The Colebrook equation is used in fluid mechanics to find the friction factor f:

$$\frac{1}{\sqrt{f}} = -2 \log_{10}\left(\frac{\epsilon/D}{3.7} + \frac{2.51}{Re \sqrt{f}}\right)$$

Given: Reynolds number Re = 100000, relative roughness epsilon/D = 0.001

1. Rearrange as g(f) = 0 for root finding (2 points)
2. Use `brentq` to solve for f in the interval [0.01, 0.1] (3 points)
3. Verify your solution by substituting back (3 points)

In [None]:
# Given parameters
Re = 100000
eps_D = 0.001  # epsilon/D

# Your code here


---

## Part 4: Integration and ODEs (Questions 11-12)

### Question 11: Numerical Integration (8 points)
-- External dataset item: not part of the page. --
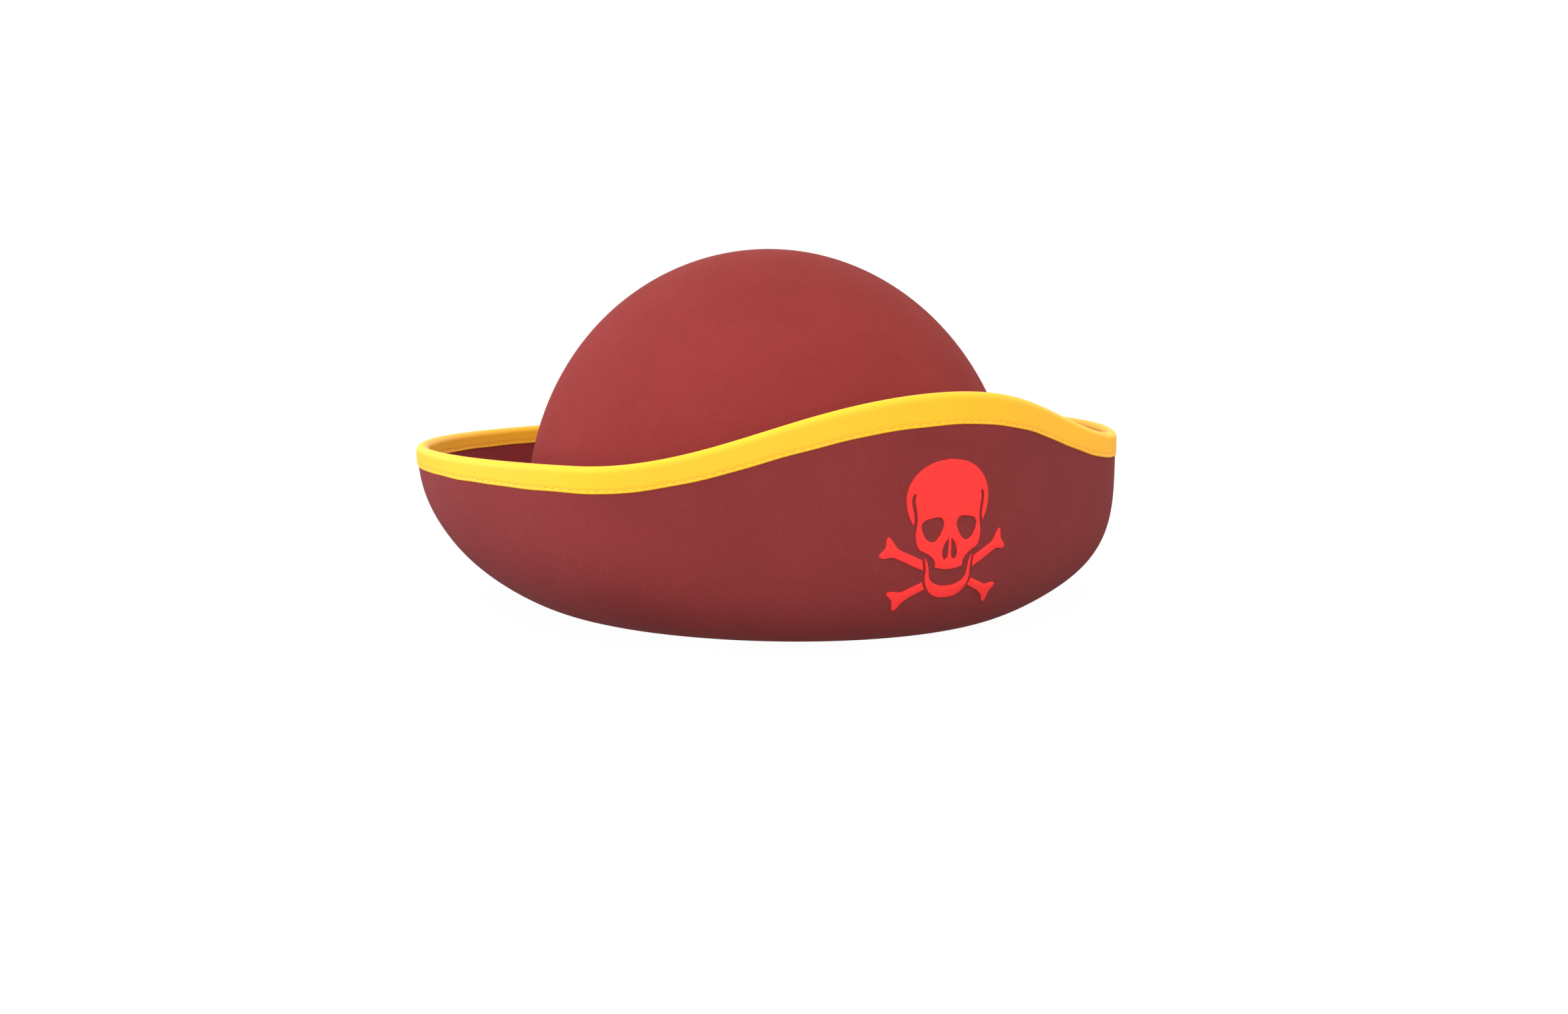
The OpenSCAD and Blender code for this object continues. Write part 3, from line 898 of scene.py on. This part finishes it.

The gamma function is defined as:

$$\Gamma(n) = \int_0^\infty t^{n-1} e^{-t} dt$$

For positive integers, Gamma(n) = (n-1)!

1. Implement the gamma function using `quad` (3 points)
2. Calculate Gamma(5) and verify it equals 4! = 24 (2 points)
3. Calculate Gamma(0.5) and verify it equals sqrt(pi) (3 points)

In [None]:
# Your code here


### Question 12: Solving ODEs (10 points)

A pendulum's motion is described by:

$$\frac{d^2\theta}{dt^2} = -\frac{g}{L}\sin(\theta) - b\frac{d\theta}{dt}$$

where g = 9.81 m/s^2, L = 1 m (length), and b = 0.5 (damping).

Initial conditions: theta(0) = pi/4 (45 degrees), omega(0) = 0 (starts from rest)

1. Convert to a system of first-order ODEs (2 points)
2. Solve using `solve_ivp` for t = 0 to 20 seconds (3 points)
3. Plot theta vs time (2 points)
4. Create a phase portrait (theta vs omega) (3 points)

In [None]:
# Parameters
g = 9.81  # m/s^2
L = 1.0   # m
b = 0.5   # damping coefficient

# Initial conditions
theta0 = np.pi / 4  # 45 degrees
omega0 = 0          # starts from rest

# Your code here


---

## End of Test

**Total Points: 100**

Make sure all cells have been executed and your answers are complete before submitting.